▶ Rows from an object dataset

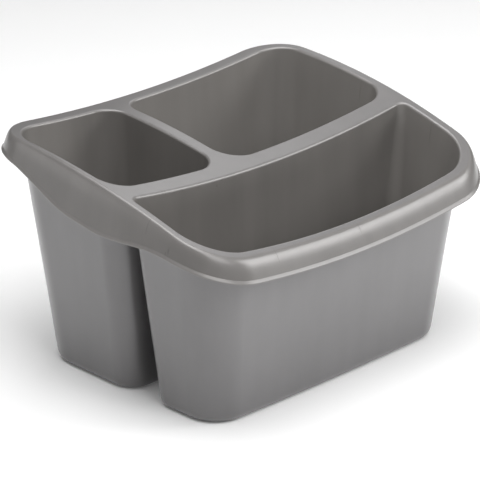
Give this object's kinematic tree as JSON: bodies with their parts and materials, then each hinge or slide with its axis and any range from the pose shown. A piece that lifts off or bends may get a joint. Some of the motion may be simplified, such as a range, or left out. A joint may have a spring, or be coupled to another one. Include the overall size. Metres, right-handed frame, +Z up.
{
  "type": "cleaning caddy",
  "caption": "Open three-compartment cleaning caddy in satin silver-grey plastic, with a curved sloping rim, deep side grips and separate tapered tubs.",
  "frame": {"origin": "centre of the bounding box at floor level, where the three tub floors rest", "axes": "+X to the right along the front, +Y to the back, +Z up"},
  "size_m": [0.355, 0.2716, 0.1985],
  "materials": {
    "silver_grey_plastic": "satin with a fine metallic pigment"
  },
  "bodies": {
    "root": {"front_deck": "silver_grey_plastic", "left_deck": "silver_grey_plastic", "right_deck": "silver_grey_plastic", "rim_edge": "silver_grey_plastic", "front_skirt": "silver_grey_plastic", "back_skirt": "silver_grey_plastic", "left_grip": "silver_grey_plastic", "right_grip": "silver_grey_plastic", "front_tub_wall": "silver_grey_plastic", "front_tub_foot": "silver_grey_plastic", "front_tub_floor": "silver_grey_plastic", "left_cup_wall": "silver_grey_plastic", "left_cup_foot": "silver_grey_plastic", "left_cup_floor": "silver_grey_plastic", "right_cup_wall": "silver_grey_plastic", "right_cup_foot": "silver_grey_plastic", "right_cup_floor": "silver_grey_plastic"}
  },
  "joints": []
}
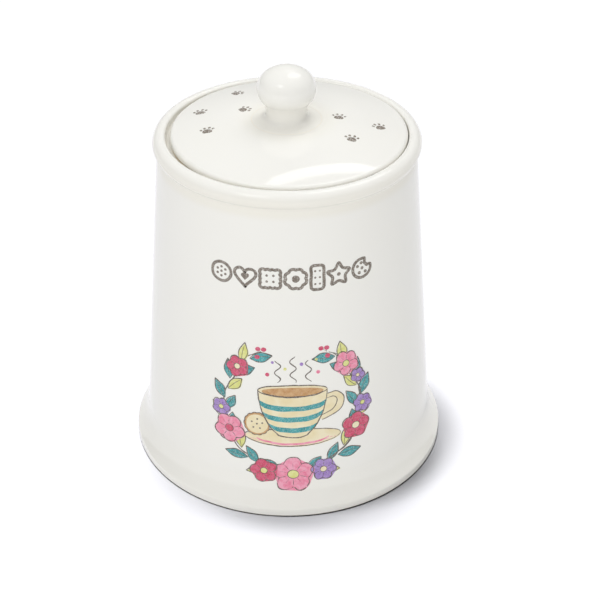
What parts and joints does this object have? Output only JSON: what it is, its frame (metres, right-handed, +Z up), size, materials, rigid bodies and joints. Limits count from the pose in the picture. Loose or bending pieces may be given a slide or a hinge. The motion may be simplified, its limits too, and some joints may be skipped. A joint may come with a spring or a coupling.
{
  "type": "biscuit jar",
  "caption": "Round glazed jar with a tapered body on a flared foot and a domed lid with a ball knob; keeps biscuits dry in a kitchen.",
  "frame": {"origin": "middle of the foot, on the surface the jar stands on", "axes": "+Z up along the jar's axis, -Y towards the decorated front, +X to the right seen from the front"},
  "size_m": [0.155, 0.155, 0.1982],
  "materials": {
    "glazed_body": "glossy cream-white glaze over slip-cast earthenware; the foot ring is bare clay",
    "glazed_lid": "glossy cream-white glaze; the flange's underside is bare clay where it meets the ring",
    "glazed_knob": "glossy cream-white glaze",
    "silicone_seal": "translucent matt silicone"
  },
  "bodies": {
    "jar": {"jar_body": "glazed_body"},
    "seal": {"seal_ring": "silicone_seal"},
    "lid": {"lid": "glazed_lid", "lid_knob": "glazed_knob"}
  },
  "joints": [
    {"name": "lid_lift", "type": "slide", "parent": "jar", "child": "seal", "axis": [0, 0, 1], "range_m": [0, 0.12]},
    {"name": "lid_turn", "type": "hinge", "parent": "seal", "child": "lid", "pos_m": [0.00094, 0.00038, 0.1632], "axis": [0, 0, 1], "continuous": true}
  ]
}
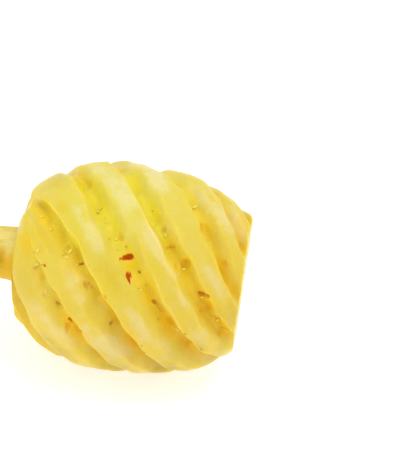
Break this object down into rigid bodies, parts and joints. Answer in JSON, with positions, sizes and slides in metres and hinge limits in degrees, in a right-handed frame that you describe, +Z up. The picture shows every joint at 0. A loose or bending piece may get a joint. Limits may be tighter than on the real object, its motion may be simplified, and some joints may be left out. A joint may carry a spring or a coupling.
{
  "type": "peeled pineapple",
  "caption": "Whole peeled pineapple lying on its side, its eyes cut out along spiral furrows, with rounded ridges between them, a flat crown cut and a short trimmed stalk.",
  "frame": {"origin": "bottom centre of the bounding box, on the surface the fruit lies on", "axes": "+X along the fruit's axis towards the crown cut, -X towards the stalk, +Z up, -Y towards the side the picture shows"},
  "size_m": [0.1533, 0.0905, 0.0892],
  "materials": {
    "flesh": "wet cut fruit flesh, soft sheen",
    "stalk": "pared fibrous stalk, dull"
  },
  "bodies": {
    "root": {"flesh": "flesh", "stalk": "stalk"}
  },
  "joints": []
}
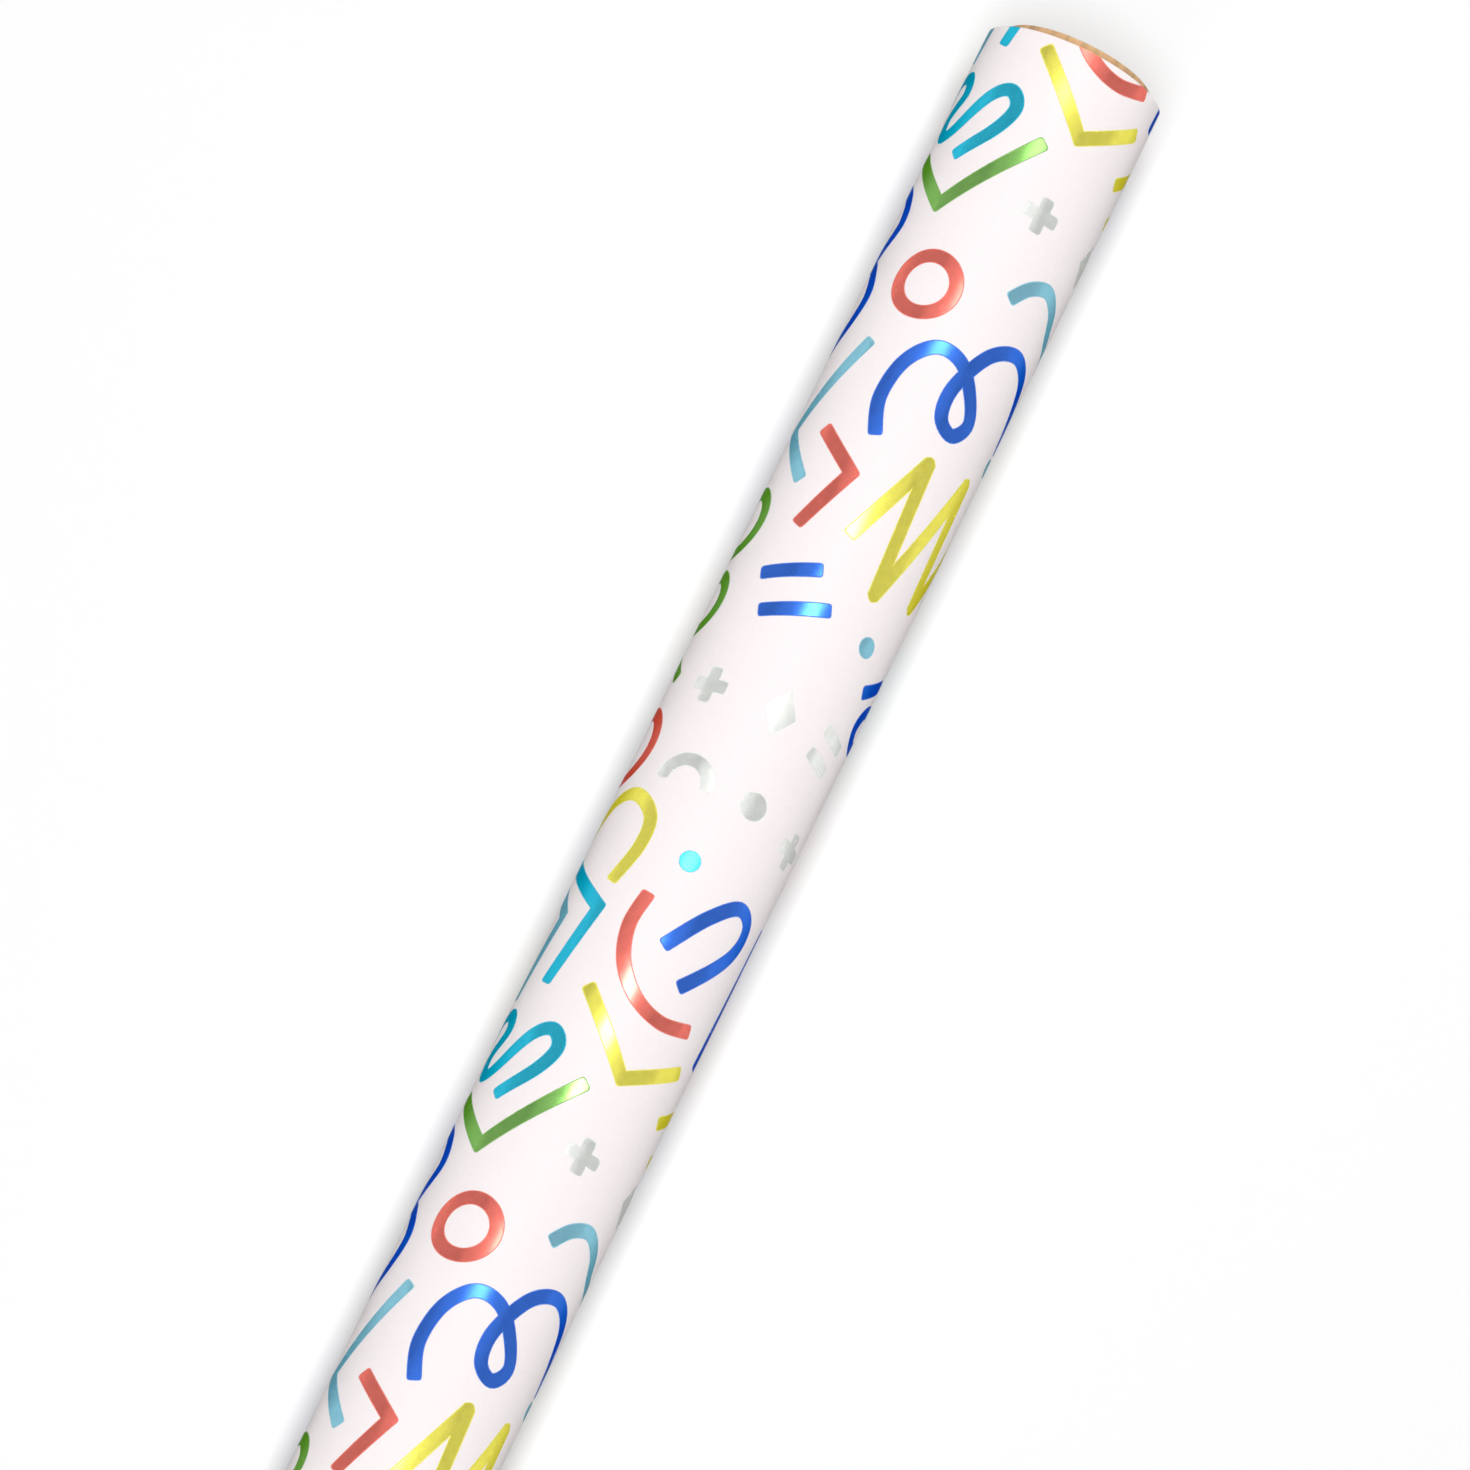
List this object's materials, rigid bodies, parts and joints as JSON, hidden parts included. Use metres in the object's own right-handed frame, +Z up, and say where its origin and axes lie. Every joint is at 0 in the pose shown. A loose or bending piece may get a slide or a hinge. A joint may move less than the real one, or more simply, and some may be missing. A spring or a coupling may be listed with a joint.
{
  "type": "wrapping paper roll",
  "caption": "Gift wrapping paper printed with foil strokes, wound on a cardboard core, with a taped free tail that opens out flat.",
  "frame": {"origin": "on the ground, under the middle of the roll", "axes": "+X along the roll's axis, +Z up, -Y towards the side that carries the sheet's free tail"},
  "size_m": [0.7674, 0.0447, 0.0447],
  "materials": {
    "paper": "satin coated gift wrap",
    "core_board": "raw kraft board",
    "glue": "dried white glue",
    "tape": "clear film tape",
    "foil_blue": "hot stamped foil",
    "foil_turquoise": "hot stamped foil",
    "foil_sky": "hot stamped foil",
    "foil_coral": "hot stamped foil",
    "foil_yellow": "hot stamped foil",
    "foil_green": "hot stamped foil",
    "foil_silver": "hot stamped foil"
  },
  "bodies": {
    "roll": {"core_inner_ply": "core_board", "core_middle_ply": "core_board", "core_outer_ply": "core_board", "pickup_glue_line": "glue", "wound_sheet": "paper"},
    "tail_1": {"tail_strip_1": "paper"},
    "tail_2": {"tail_strip_2": "paper"},
    "tail_3": {"tail_strip_3": "paper"},
    "tail_4": {"tail_strip_4": "paper"},
    "tail_5": {"tail_strip_5": "paper"},
    "tail_6": {"tail_strip_6": "paper"},
    "tail_7": {"tail_strip_7": "paper"},
    "tail_8": {"tail_strip_8": "paper", "tape_tab_left": "tape", "tape_tab_middle": "tape", "tape_tab_right": "tape"}
  },
  "joints": [
    {"name": "tail_unroll", "type": "hinge", "parent": "roll", "child": "tail_1", "pos_m": [0, -0.00157, 0.00005], "axis": [1, 0, 0], "range_deg": [0, 8]},
    {"name": "tail_bend_2", "type": "hinge", "parent": "tail_1", "child": "tail_2", "pos_m": [0, -0.00468, 0.00049], "axis": [1, 0, 0], "range_deg": [0, 8]},
    {"name": "tail_bend_3", "type": "hinge", "parent": "tail_2", "child": "tail_3", "pos_m": [0, -0.0077, 0.00136], "axis": [1, 0, 0], "range_deg": [0, 8]},
    {"name": "tail_bend_4", "type": "hinge", "parent": "tail_3", "child": "tail_4", "pos_m": [0, -0.01056, 0.00263], "axis": [1, 0, 0], "range_deg": [0, 8]},
    {"name": "tail_bend_5", "type": "hinge", "parent": "tail_4", "child": "tail_5", "pos_m": [0, -0.01323, 0.0043], "axis": [1, 0, 0], "range_deg": [0, 8]},
    {"name": "tail_bend_6", "type": "hinge", "parent": "tail_5", "child": "tail_6", "pos_m": [0, -0.01563, 0.00631], "axis": [1, 0, 0], "range_deg": [0, 8]},
    {"name": "tail_bend_7", "type": "hinge", "parent": "tail_6", "child": "tail_7", "pos_m": [0, -0.01773, 0.00865], "axis": [1, 0, 0], "range_deg": [0, 8]},
    {"name": "tail_bend_8", "type": "hinge", "parent": "tail_7", "child": "tail_8", "pos_m": [0, -0.01949, 0.01125], "axis": [1, 0, 0], "range_deg": [0, 8]}
  ],
  "couplings": [
    {"joint": "tail_bend_2", "follows": "tail_unroll", "ratio": 1},
    {"joint": "tail_bend_3", "follows": "tail_unroll", "ratio": 1},
    {"joint": "tail_bend_4", "follows": "tail_unroll", "ratio": 1},
    {"joint": "tail_bend_5", "follows": "tail_unroll", "ratio": 1},
    {"joint": "tail_bend_6", "follows": "tail_unroll", "ratio": 1},
    {"joint": "tail_bend_7", "follows": "tail_unroll", "ratio": 1},
    {"joint": "tail_bend_8", "follows": "tail_unroll", "ratio": 1}
  ]
}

▶ Exercise
Return the whole listing exactly.

▶ Solved exercise
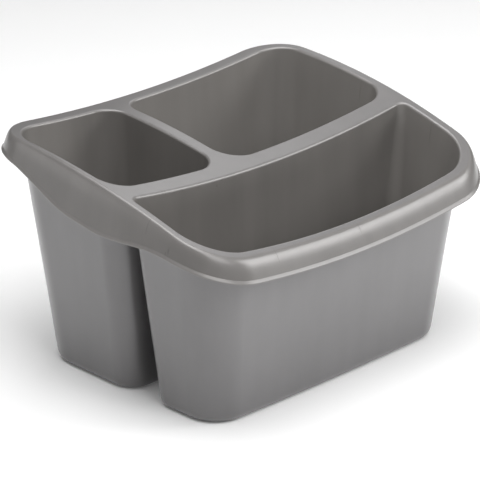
Give this object's kinematic tree as JSON: bodies with their parts and materials, then each hinge or slide with its axis and any range from the pose shown. A piece that lifts off or bends may get a joint. Some of the motion may be simplified, such as a range, or left out. A joint may have a spring, or be coupled to another one. Include the overall size. Metres, right-handed frame, +Z up.
{
  "type": "cleaning caddy",
  "caption": "Open three-compartment cleaning caddy in satin silver-grey plastic, with a curved sloping rim, deep side grips and separate tapered tubs.",
  "frame": {"origin": "centre of the bounding box at floor level, where the three tub floors rest", "axes": "+X to the right along the front, +Y to the back, +Z up"},
  "size_m": [0.355, 0.2716, 0.1985],
  "materials": {
    "silver_grey_plastic": "satin with a fine metallic pigment"
  },
  "bodies": {
    "root": {"front_deck": "silver_grey_plastic", "left_deck": "silver_grey_plastic", "right_deck": "silver_grey_plastic", "rim_edge": "silver_grey_plastic", "front_skirt": "silver_grey_plastic", "back_skirt": "silver_grey_plastic", "left_grip": "silver_grey_plastic", "right_grip": "silver_grey_plastic", "front_tub_wall": "silver_grey_plastic", "front_tub_foot": "silver_grey_plastic", "front_tub_floor": "silver_grey_plastic", "left_cup_wall": "silver_grey_plastic", "left_cup_foot": "silver_grey_plastic", "left_cup_floor": "silver_grey_plastic", "right_cup_wall": "silver_grey_plastic", "right_cup_foot": "silver_grey_plastic", "right_cup_floor": "silver_grey_plastic"}
  },
  "joints": []
}
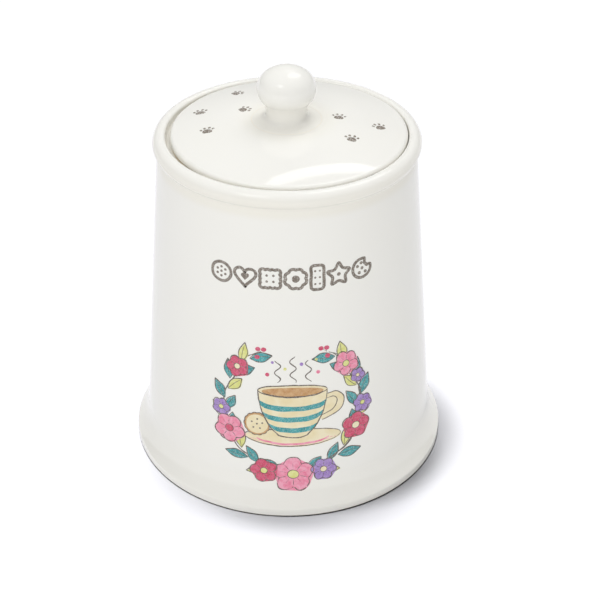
What parts and joints does this object have? Output only JSON: what it is, its frame (metres, right-handed, +Z up), size, materials, rigid bodies and joints. Limits count from the pose in the picture. Loose or bending pieces may be given a slide or a hinge. The motion may be simplified, its limits too, and some joints may be skipped. A joint may come with a spring or a coupling.
{
  "type": "biscuit jar",
  "caption": "Round glazed jar with a tapered body on a flared foot and a domed lid with a ball knob; keeps biscuits dry in a kitchen.",
  "frame": {"origin": "middle of the foot, on the surface the jar stands on", "axes": "+Z up along the jar's axis, -Y towards the decorated front, +X to the right seen from the front"},
  "size_m": [0.155, 0.155, 0.1982],
  "materials": {
    "glazed_body": "glossy cream-white glaze over slip-cast earthenware; the foot ring is bare clay",
    "glazed_lid": "glossy cream-white glaze; the flange's underside is bare clay where it meets the ring",
    "glazed_knob": "glossy cream-white glaze",
    "silicone_seal": "translucent matt silicone"
  },
  "bodies": {
    "jar": {"jar_body": "glazed_body"},
    "seal": {"seal_ring": "silicone_seal"},
    "lid": {"lid": "glazed_lid", "lid_knob": "glazed_knob"}
  },
  "joints": [
    {"name": "lid_lift", "type": "slide", "parent": "jar", "child": "seal", "axis": [0, 0, 1], "range_m": [0, 0.12]},
    {"name": "lid_turn", "type": "hinge", "parent": "seal", "child": "lid", "pos_m": [0.00094, 0.00038, 0.1632], "axis": [0, 0, 1], "continuous": true}
  ]
}
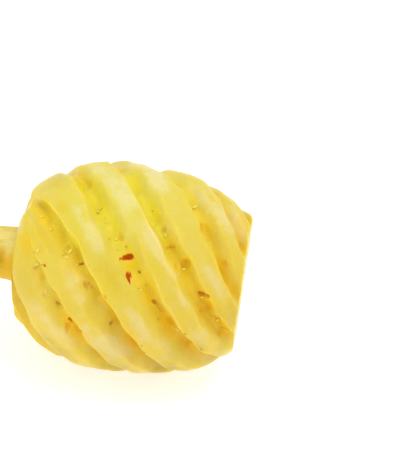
Break this object down into rigid bodies, parts and joints. Answer in JSON, with positions, sizes and slides in metres and hinge limits in degrees, in a right-handed frame that you describe, +Z up. The picture shows every joint at 0. A loose or bending piece may get a joint. Limits may be tighter than on the real object, its motion may be simplified, and some joints may be left out. A joint may carry a spring or a coupling.
{
  "type": "peeled pineapple",
  "caption": "Whole peeled pineapple lying on its side, its eyes cut out along spiral furrows, with rounded ridges between them, a flat crown cut and a short trimmed stalk.",
  "frame": {"origin": "bottom centre of the bounding box, on the surface the fruit lies on", "axes": "+X along the fruit's axis towards the crown cut, -X towards the stalk, +Z up, -Y towards the side the picture shows"},
  "size_m": [0.1533, 0.0905, 0.0892],
  "materials": {
    "flesh": "wet cut fruit flesh, soft sheen",
    "stalk": "pared fibrous stalk, dull"
  },
  "bodies": {
    "root": {"flesh": "flesh", "stalk": "stalk"}
  },
  "joints": []
}
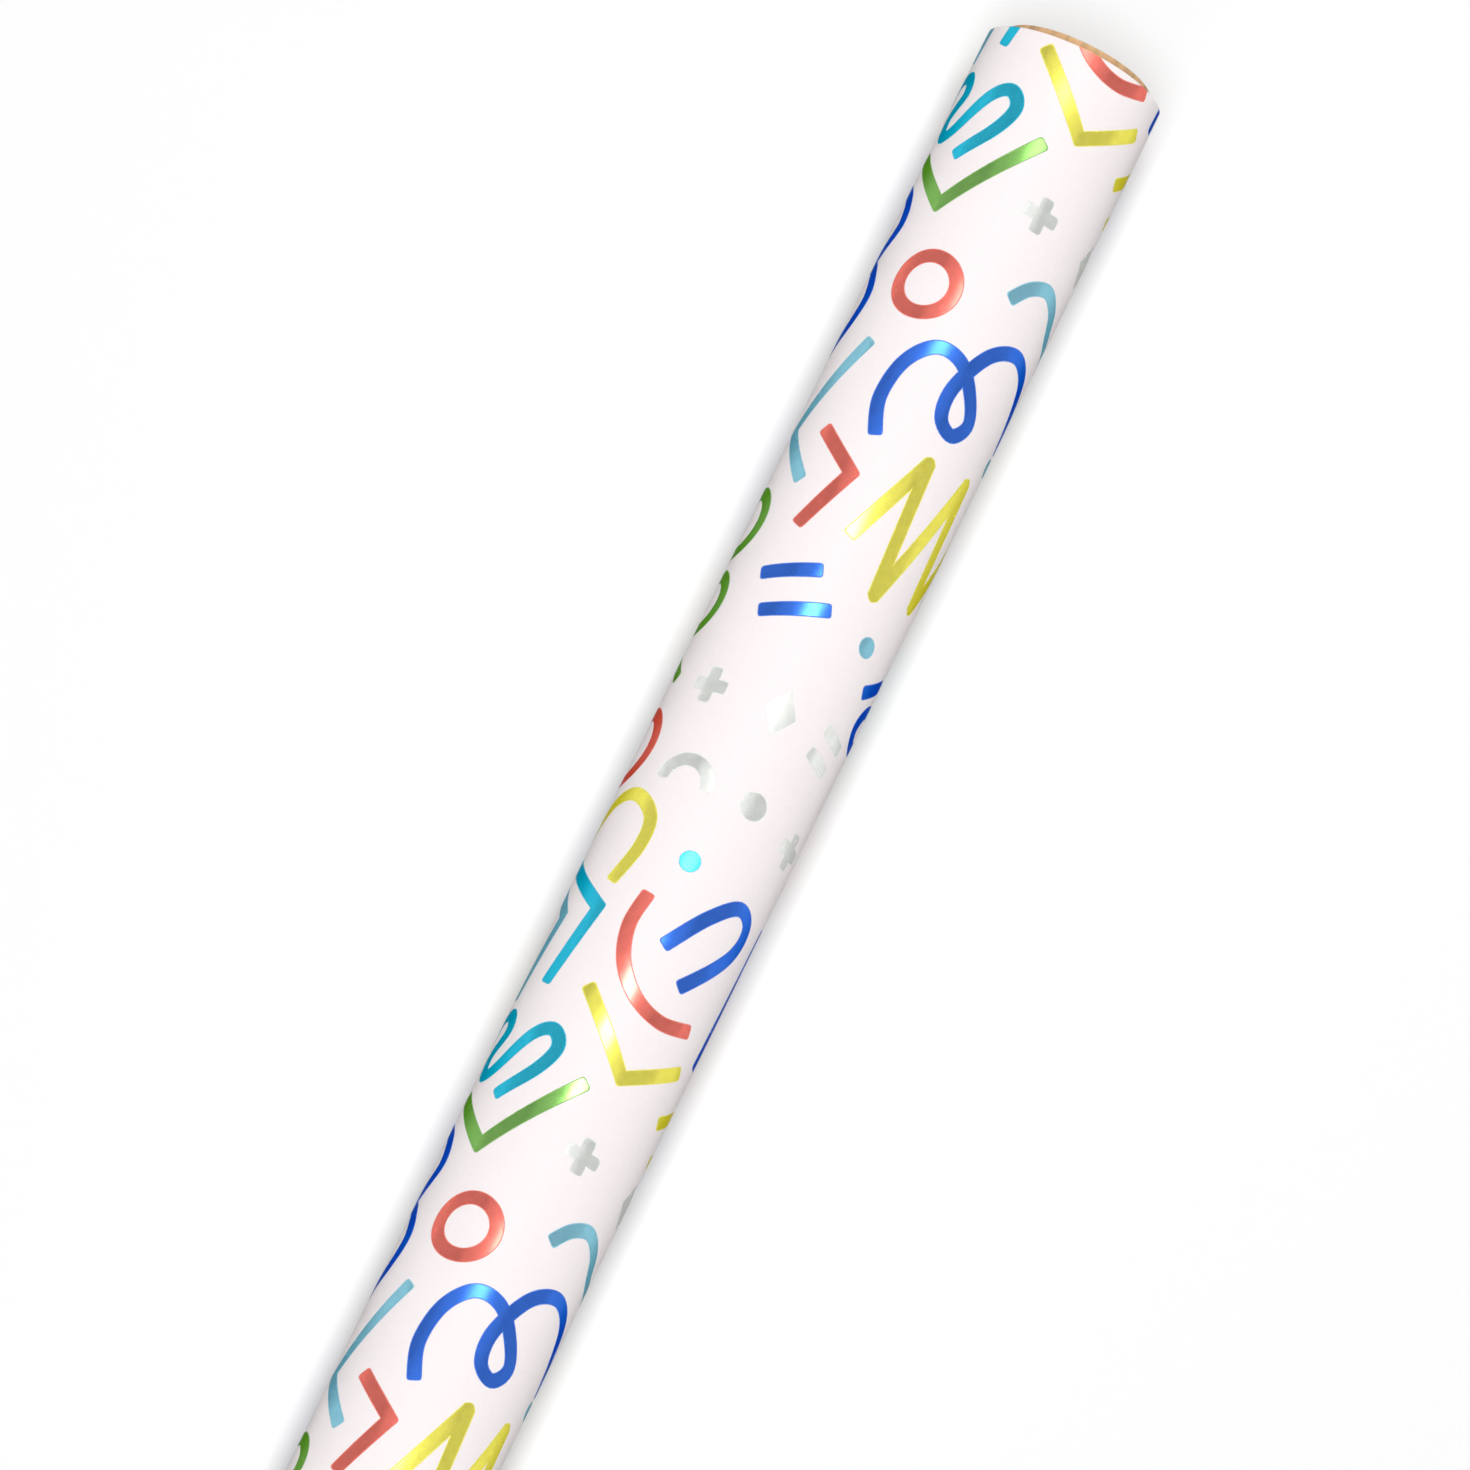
List this object's materials, rigid bodies, parts and joints as JSON, hidden parts included. Use metres in the object's own right-handed frame, +Z up, and say where its origin and axes lie. Every joint is at 0 in the pose shown. A loose or bending piece may get a slide or a hinge. A joint may move less than the real one, or more simply, and some may be missing. A spring or a coupling may be listed with a joint.
{
  "type": "wrapping paper roll",
  "caption": "Gift wrapping paper printed with foil strokes, wound on a cardboard core, with a taped free tail that opens out flat.",
  "frame": {"origin": "on the ground, under the middle of the roll", "axes": "+X along the roll's axis, +Z up, -Y towards the side that carries the sheet's free tail"},
  "size_m": [0.7674, 0.0447, 0.0447],
  "materials": {
    "paper": "satin coated gift wrap",
    "core_board": "raw kraft board",
    "glue": "dried white glue",
    "tape": "clear film tape",
    "foil_blue": "hot stamped foil",
    "foil_turquoise": "hot stamped foil",
    "foil_sky": "hot stamped foil",
    "foil_coral": "hot stamped foil",
    "foil_yellow": "hot stamped foil",
    "foil_green": "hot stamped foil",
    "foil_silver": "hot stamped foil"
  },
  "bodies": {
    "roll": {"core_inner_ply": "core_board", "core_middle_ply": "core_board", "core_outer_ply": "core_board", "pickup_glue_line": "glue", "wound_sheet": "paper"},
    "tail_1": {"tail_strip_1": "paper"},
    "tail_2": {"tail_strip_2": "paper"},
    "tail_3": {"tail_strip_3": "paper"},
    "tail_4": {"tail_strip_4": "paper"},
    "tail_5": {"tail_strip_5": "paper"},
    "tail_6": {"tail_strip_6": "paper"},
    "tail_7": {"tail_strip_7": "paper"},
    "tail_8": {"tail_strip_8": "paper", "tape_tab_left": "tape", "tape_tab_middle": "tape", "tape_tab_right": "tape"}
  },
  "joints": [
    {"name": "tail_unroll", "type": "hinge", "parent": "roll", "child": "tail_1", "pos_m": [0, -0.00157, 0.00005], "axis": [1, 0, 0], "range_deg": [0, 8]},
    {"name": "tail_bend_2", "type": "hinge", "parent": "tail_1", "child": "tail_2", "pos_m": [0, -0.00468, 0.00049], "axis": [1, 0, 0], "range_deg": [0, 8]},
    {"name": "tail_bend_3", "type": "hinge", "parent": "tail_2", "child": "tail_3", "pos_m": [0, -0.0077, 0.00136], "axis": [1, 0, 0], "range_deg": [0, 8]},
    {"name": "tail_bend_4", "type": "hinge", "parent": "tail_3", "child": "tail_4", "pos_m": [0, -0.01056, 0.00263], "axis": [1, 0, 0], "range_deg": [0, 8]},
    {"name": "tail_bend_5", "type": "hinge", "parent": "tail_4", "child": "tail_5", "pos_m": [0, -0.01323, 0.0043], "axis": [1, 0, 0], "range_deg": [0, 8]},
    {"name": "tail_bend_6", "type": "hinge", "parent": "tail_5", "child": "tail_6", "pos_m": [0, -0.01563, 0.00631], "axis": [1, 0, 0], "range_deg": [0, 8]},
    {"name": "tail_bend_7", "type": "hinge", "parent": "tail_6", "child": "tail_7", "pos_m": [0, -0.01773, 0.00865], "axis": [1, 0, 0], "range_deg": [0, 8]},
    {"name": "tail_bend_8", "type": "hinge", "parent": "tail_7", "child": "tail_8", "pos_m": [0, -0.01949, 0.01125], "axis": [1, 0, 0], "range_deg": [0, 8]}
  ],
  "couplings": [
    {"joint": "tail_bend_2", "follows": "tail_unroll", "ratio": 1},
    {"joint": "tail_bend_3", "follows": "tail_unroll", "ratio": 1},
    {"joint": "tail_bend_4", "follows": "tail_unroll", "ratio": 1},
    {"joint": "tail_bend_5", "follows": "tail_unroll", "ratio": 1},
    {"joint": "tail_bend_6", "follows": "tail_unroll", "ratio": 1},
    {"joint": "tail_bend_7", "follows": "tail_unroll", "ratio": 1},
    {"joint": "tail_bend_8", "follows": "tail_unroll", "ratio": 1}
  ]
}